- **What is expected**: In the records below, begin at the line containing "Recreate this object" and end at the line containing "const NOTCH_CORNER_RADIUS = 1.2;"; quote every line in that span exactly, including both boundary lines, and no others.

(Dataset records)
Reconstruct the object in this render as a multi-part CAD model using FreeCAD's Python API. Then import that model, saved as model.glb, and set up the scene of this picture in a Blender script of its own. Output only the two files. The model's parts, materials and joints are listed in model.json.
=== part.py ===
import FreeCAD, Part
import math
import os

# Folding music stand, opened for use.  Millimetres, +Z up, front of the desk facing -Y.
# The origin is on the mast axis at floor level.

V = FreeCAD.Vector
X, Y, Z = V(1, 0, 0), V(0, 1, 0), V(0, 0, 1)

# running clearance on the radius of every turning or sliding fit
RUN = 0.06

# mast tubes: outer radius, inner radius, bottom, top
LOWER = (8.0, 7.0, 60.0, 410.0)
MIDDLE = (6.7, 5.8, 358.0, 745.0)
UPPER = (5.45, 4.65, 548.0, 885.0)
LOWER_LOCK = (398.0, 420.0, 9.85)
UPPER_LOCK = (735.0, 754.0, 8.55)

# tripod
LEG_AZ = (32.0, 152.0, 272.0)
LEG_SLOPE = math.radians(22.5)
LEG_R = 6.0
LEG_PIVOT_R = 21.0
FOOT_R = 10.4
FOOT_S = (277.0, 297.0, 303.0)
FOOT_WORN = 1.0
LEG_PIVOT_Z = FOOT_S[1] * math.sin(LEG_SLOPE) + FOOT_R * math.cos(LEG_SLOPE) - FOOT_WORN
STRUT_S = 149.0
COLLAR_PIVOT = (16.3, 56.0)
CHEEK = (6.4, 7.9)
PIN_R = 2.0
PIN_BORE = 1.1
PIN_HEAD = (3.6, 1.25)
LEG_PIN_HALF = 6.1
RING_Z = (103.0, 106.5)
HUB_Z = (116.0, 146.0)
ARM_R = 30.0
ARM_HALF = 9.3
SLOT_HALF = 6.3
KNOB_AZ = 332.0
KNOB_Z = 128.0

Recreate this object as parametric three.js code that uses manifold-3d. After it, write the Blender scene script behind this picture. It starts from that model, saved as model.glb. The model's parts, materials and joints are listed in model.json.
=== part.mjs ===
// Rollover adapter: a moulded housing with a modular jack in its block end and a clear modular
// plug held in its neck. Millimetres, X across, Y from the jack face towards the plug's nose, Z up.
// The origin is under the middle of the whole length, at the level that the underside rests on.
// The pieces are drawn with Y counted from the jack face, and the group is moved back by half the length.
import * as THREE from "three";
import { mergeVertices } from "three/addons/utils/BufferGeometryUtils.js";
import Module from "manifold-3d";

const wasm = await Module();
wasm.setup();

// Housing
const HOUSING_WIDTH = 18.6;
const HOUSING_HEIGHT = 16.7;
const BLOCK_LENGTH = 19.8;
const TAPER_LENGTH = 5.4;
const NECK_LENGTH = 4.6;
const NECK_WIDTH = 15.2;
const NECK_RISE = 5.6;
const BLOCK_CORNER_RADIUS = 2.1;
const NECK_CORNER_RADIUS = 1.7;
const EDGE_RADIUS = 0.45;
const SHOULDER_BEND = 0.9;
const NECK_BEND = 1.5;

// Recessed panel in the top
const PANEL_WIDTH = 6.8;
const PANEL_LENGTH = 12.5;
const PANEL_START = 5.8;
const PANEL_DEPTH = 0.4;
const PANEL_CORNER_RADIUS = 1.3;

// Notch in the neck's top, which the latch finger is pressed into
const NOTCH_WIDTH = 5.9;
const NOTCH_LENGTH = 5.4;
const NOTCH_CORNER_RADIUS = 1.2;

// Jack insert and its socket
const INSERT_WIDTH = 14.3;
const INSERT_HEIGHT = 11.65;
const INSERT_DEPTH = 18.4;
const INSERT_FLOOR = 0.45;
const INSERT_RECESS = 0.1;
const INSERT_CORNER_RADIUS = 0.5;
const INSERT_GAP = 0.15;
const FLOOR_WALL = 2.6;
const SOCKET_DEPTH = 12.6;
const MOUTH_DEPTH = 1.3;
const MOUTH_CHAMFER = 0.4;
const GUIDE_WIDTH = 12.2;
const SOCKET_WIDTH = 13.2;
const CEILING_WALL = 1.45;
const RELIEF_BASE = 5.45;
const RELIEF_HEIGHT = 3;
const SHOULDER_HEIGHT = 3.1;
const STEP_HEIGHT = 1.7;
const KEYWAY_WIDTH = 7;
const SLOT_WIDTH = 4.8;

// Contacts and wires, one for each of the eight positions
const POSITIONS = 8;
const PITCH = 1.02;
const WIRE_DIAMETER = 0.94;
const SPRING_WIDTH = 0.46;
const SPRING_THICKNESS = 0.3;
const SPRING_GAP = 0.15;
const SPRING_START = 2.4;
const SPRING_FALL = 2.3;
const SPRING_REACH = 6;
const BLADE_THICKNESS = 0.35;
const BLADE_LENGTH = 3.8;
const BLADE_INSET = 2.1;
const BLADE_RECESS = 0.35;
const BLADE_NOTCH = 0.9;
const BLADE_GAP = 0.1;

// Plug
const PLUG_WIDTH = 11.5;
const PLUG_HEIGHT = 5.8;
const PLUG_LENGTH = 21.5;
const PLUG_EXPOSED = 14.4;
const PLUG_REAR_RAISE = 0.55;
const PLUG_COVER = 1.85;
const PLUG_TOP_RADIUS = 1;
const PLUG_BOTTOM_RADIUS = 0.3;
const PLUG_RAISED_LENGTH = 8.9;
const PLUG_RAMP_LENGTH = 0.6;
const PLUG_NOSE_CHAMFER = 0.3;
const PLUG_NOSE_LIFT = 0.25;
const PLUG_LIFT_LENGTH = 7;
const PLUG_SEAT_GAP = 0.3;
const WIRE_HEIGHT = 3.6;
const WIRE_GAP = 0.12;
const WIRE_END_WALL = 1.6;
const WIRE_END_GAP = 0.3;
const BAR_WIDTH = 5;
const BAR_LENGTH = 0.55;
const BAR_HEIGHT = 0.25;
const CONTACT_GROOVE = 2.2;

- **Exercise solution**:
Recreate this object as parametric three.js code that uses manifold-3d. After it, write the Blender scene script behind this picture. It starts from that model, saved as model.glb. The model's parts, materials and joints are listed in model.json.
=== part.mjs ===
// Rollover adapter: a moulded housing with a modular jack in its block end and a clear modular
// plug held in its neck. Millimetres, X across, Y from the jack face towards the plug's nose, Z up.
// The origin is under the middle of the whole length, at the level that the underside rests on.
// The pieces are drawn with Y counted from the jack face, and the group is moved back by half the length.
import * as THREE from "three";
import { mergeVertices } from "three/addons/utils/BufferGeometryUtils.js";
import Module from "manifold-3d";

const wasm = await Module();
wasm.setup();

// Housing
const HOUSING_WIDTH = 18.6;
const HOUSING_HEIGHT = 16.7;
const BLOCK_LENGTH = 19.8;
const TAPER_LENGTH = 5.4;
const NECK_LENGTH = 4.6;
const NECK_WIDTH = 15.2;
const NECK_RISE = 5.6;
const BLOCK_CORNER_RADIUS = 2.1;
const NECK_CORNER_RADIUS = 1.7;
const EDGE_RADIUS = 0.45;
const SHOULDER_BEND = 0.9;
const NECK_BEND = 1.5;

// Recessed panel in the top
const PANEL_WIDTH = 6.8;
const PANEL_LENGTH = 12.5;
const PANEL_START = 5.8;
const PANEL_DEPTH = 0.4;
const PANEL_CORNER_RADIUS = 1.3;

// Notch in the neck's top, which the latch finger is pressed into
const NOTCH_WIDTH = 5.9;
const NOTCH_LENGTH = 5.4;
const NOTCH_CORNER_RADIUS = 1.2;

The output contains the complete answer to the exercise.